Yesterday was mother's day, and all over the web, the regular news, and my apartment there was a lot of talk about mothers and families, as well as upcoming joyous milestones like graduations and weddings. If you haven't seen it, one of my favorite bloggers wrote a post about mother's day that really stuck with me. Link I especially liked one of the comments, I'll plug it in here in full, although without proper citation (sorry!):
"Here's what starry-eyed dreamers who prosyletize about mother-daughter relationships fail to understand: no one _wants_ to loathe her parents. As a mom, I know that kids are incredibly forgiving of the stupid shit otherwise loving parents do every day. Kids want to love their parents, no matter what., If a mom has broken that trust, and if her daughter can't stand her, there is a damn good reason for it -- which needs no explanation."
Too bad that's too long to put on a tee shirt. While on the subject of mothers, I'm looking forward to reading Deborah Tannen's new book You're Wearing That? : Understanding Mothers and Daughters in Conversation. The reviews and press on this book looked really interesting, outlining that the most common conflicts between mothers and daughters in the US center around clothes, hair, and food. Sounds about right.
Also, New England is grey and bleak and under water after 4 straight days of rain amounting to 15" in some places. Supposedly this is just the beginning of the rain and flooding, more is to come over the rest of the week.

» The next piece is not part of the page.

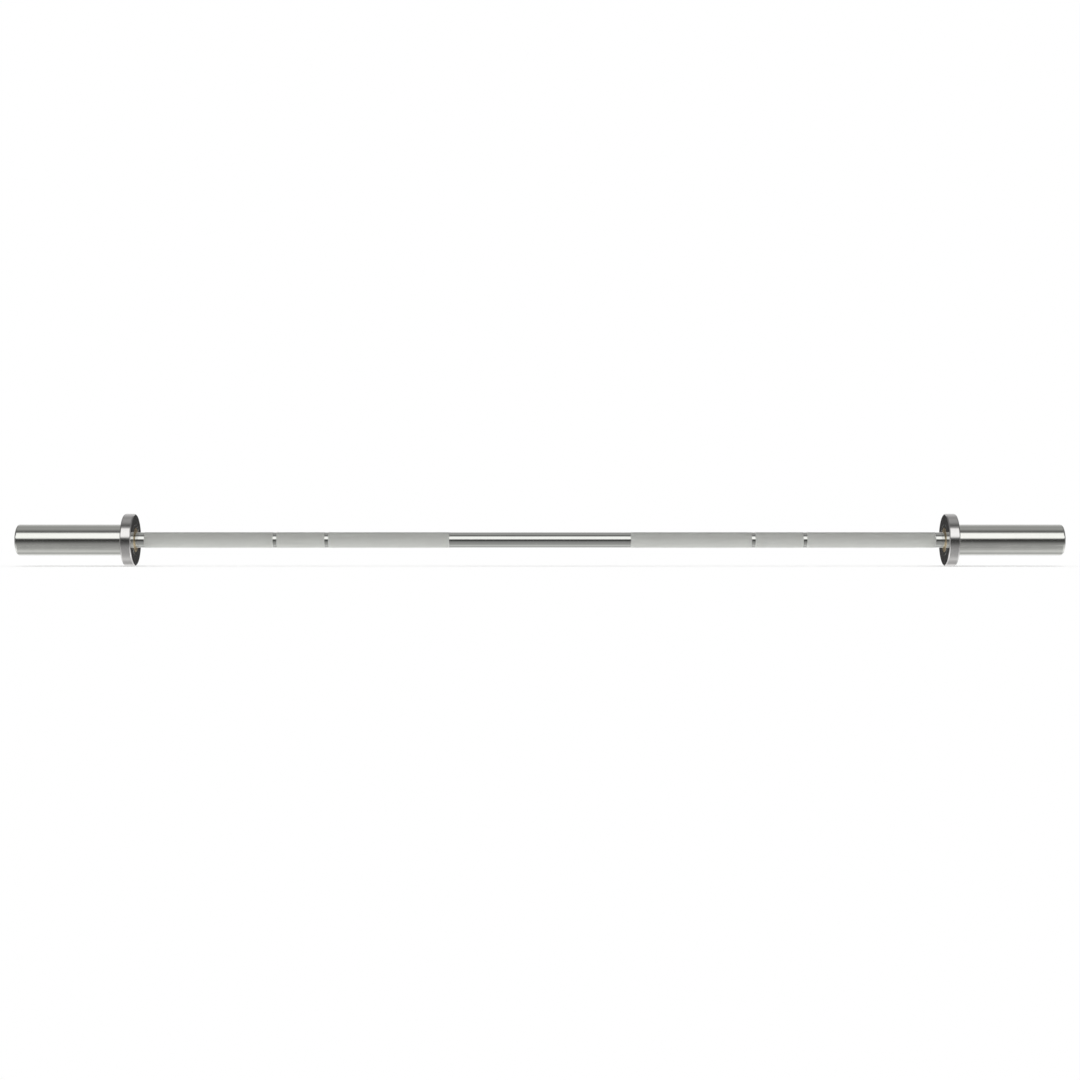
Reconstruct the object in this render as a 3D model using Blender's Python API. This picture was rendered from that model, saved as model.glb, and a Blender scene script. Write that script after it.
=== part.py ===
"""Technique barbell: a straight steel shaft with a free-spinning sleeve and plate collar at each end.

The bar lies along X with its middle at the origin, and +Z is up. Each end is built outwards from an
empty that stands on the bar's axis, in the plane of the collar's inner face. Local +X there points
out along the bar, so both ends hold the same parts, one set turned round. Sizes are in metres.
"""

import math

import bmesh
import bpy

# Layout along the bar
BETWEEN_COLLARS = 1.317
COLLAR_THICKNESS = 0.0175
LOADABLE_LENGTH = 0.174

# Shaft: knurled grips, smooth middle, two ring marks on each side and a smooth neck at each collar
SHAFT_DIAMETER = 0.025
KNURL_HEIGHT = 0.00015
CENTRE_SMOOTH_LENGTH = 0.295
INNER_MARK_SPACING = 0.694
MARK_STEP = 0.084
MARK_WIDTH = 0.006
NECK_LENGTH = 0.0155
SHOULDER_HEIGHT = 0.0015
SHOULDER_CHAMFER = 0.0005
SHAFT_END_CHAMFER = 0.001
SHAFT_END_LAND = 0.004
SHAFT_END_AIR = 0.008

# Sleeve and collar
SLEEVE_DIAMETER = 0.050
SLEEVE_END_CHAMFER = 0.002
SLEEVE_LEAD_CHAMFER = 0.0005
COLLAR_DIAMETER = 0.085
COLLAR_CHAMFER = 0.0015

# Bronze bushings: a flanged one at the collar and a plain one near the sleeve's end
BUSHING_WALL = 0.0027
BUSHING_STOP = 0.0013
BUSHING_CHAMFER = 0.0005
INNER_BUSHING_LENGTH = 0.025
OUTER_BUSHING_LENGTH = 0.030
FLANGE_LIP = 0.0055
FLANGE_THICKNESS = 0.003

# Thrust washers
WASHER_THICKNESS = 0.0015
OUTER_WASHER_LIP = 0.0018

# Snap rings, with the grooves that hold them
RING_THICKNESS = 0.0015
RING_GROOVE_DEPTH = 0.001
SHAFT_RING_WIDTH = 0.003
SHAFT_RING_EAR = 0.0019
SHAFT_RING_HOLE_DIAMETER = 0.002
CAP_RING_WIDTH = 0.0032
CAP_RING_EAR = 0.0026
CAP_RING_HOLE_DIAMETER = 0.0025
RING_HALF_GAP = math.radians(14)
EAR_ANGLE = math.radians(26)

# End cap and its rubber seal
CHAMBER_CLEARANCE = 0.0007
CAP_LEDGE = 0.0015
CAP_THICKNESS = 0.006
CAP_CHAMFER = 0.0005
CAP_DISH_DIAMETER = 0.022
CAP_DISH_DEPTH = 0.001
SEAL_SECTION = 0.0018
MOUTH_LIP = 0.002

# Air between two pieces: where one seats on the other, and where one turns in the other
SEAT_GAP = 0.0003
RUNNING_GAP = 0.0003

# Facets round the turned pieces, multiples of four so that one faces straight down
SLEEVE_FACETS = 48
SHAFT_FACETS = 32

# Points along the small forms: the seal's section, a pliers hole, a snap ring's body and its ear
SEAL_SECTION_FACETS = 8
HOLE_FACETS = 12
RING_BODY_STEPS = 30
EAR_STEPS = 6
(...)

So today I have a sinus headache from all the water and air pressure, and I am thinking long deep thoughts about mothers and children, the passage of time, beginnings, endings, family obligations, and rainy days and mondays always get me down, and so on.
This isn't a blog about all that though. This is supposed to be about landing the plane, finishing grad school, and writing up a storm. Sometimes though life gets in the way. I will go back to landing the plane tomorrow.
Wednesday, May 10, 2006
There needs to be a term for that jealousy and shame of being jealous one sometimes feels simultaneously at professional meetings.
The conference I was at this weekend, as I detailed below, went remarkably well. For the first time in months, I felt confident talking about my dissertation project, my writing, and my career goals with people who were interersted and able to offer good advice. But this one moment (and really, it was only a moment...) made me think a lot about myself, my field, and gender in academia:
At the women's breakfast, a generally warmfuzzy group of 2nd wave feminists were tucking in to weak coffee and rubbery scrambled eggs. I was sitting across from another graduate student, in the same year of a PhD program as I am, who already has several articles published and awards won. She also has kids, is finishing her dissertation this year, and has a tenure-track position for next fall at Great University in what happens to be my husband's Dream City. I should also mention that she is a gorgeous woman, with incredibly cool clothes and shoes, perfect hair, etc. To top it off, she was incredibly friendly and, well, nice (though I hate that word) too.
I admit, it was a lot to be faced with at 7am without even a decent cup of coffee in me. I was envious, and I was ashamed of myself for feeling envious.
Here is this person who works on a very similar topic and time period, finishing faster and bigger, with all of our (admittedly tiny) world seeming to offer up open arms. On the one hand, this is truly fabulous. It's hard for women (for anyone, really) in my field, and harder still I'm sure if you have kids to take care of. Sisterhood is powerful, I wish her the best, and truly want to be the kind of person who feels only joy at the successes of others.
On the other hand, how could you not be jealous? Or feel (just a little) like by comparison you are just a lazy stupid complainer baby who needs hand holding and can't cut it on her own, even without kids to deal with and with all the amazing benefits I do have?
I went, I spoke, I got farted on
It's been a while since my last post because I was off in Canada at a conference. It was my first time speaking to a national (International, sort of, although there weren't actually many Canadians there, which is too bad) audience about material from my actual dissertation, and I was really nervous, certain that this would be the time someone would stand up and say, "FRAUD! I wrote that same exact thing 15 years ago!" or "How can you EVEN THINK that is important?" It turns out I have staved off that indignity for a little while longer.
For the most part, things went really well. My talk was slotted early in the program, so there was a good sized crowd of people at my session, which was well received. I got laughs at the right places and good feedback after the session. Also, because I was on so early in the conference, lots of people came up to talk to me about my work throughout the weekend, which was great because I got some useful feedback AND because it solved that "awkward-academic-nothing-to-say-cocktail-party" problem.
Really, it went very well. I was most relieved, and it was a real shot in the arm for me-- I feel much more grounded and like a professional than before, and I am hoping this will have the effect of jumpstarting writing and analytical brilliance in the next couple of weeks. It was an exhausting 4 days with pretty much nonstop networking from 7am until 11pm every night, and I am still pretty tired, but in general I feel very good about the experience.
Except, well, for one thing:
In my field there is a senior person who has a very public and high stakes conflict with my advisor. He knows me a little bit from a few years ago, and after my talk he came up to me in a very godfather way and said, "I'd like to talk to you about your future." We scheduled a 15-minute meeting the next afternoon in one of the conference-center lobbies. When we met, he made repetitive, vague, and creepily-delivered statements about how "he could do things for my career" and how "he was proud of me" and "he wanted me to keep in touch with him." In the middle of all this, without changing tempo or tone of speech:
He leaned over on to one buttcheek, and loudly farted. It was very smelly.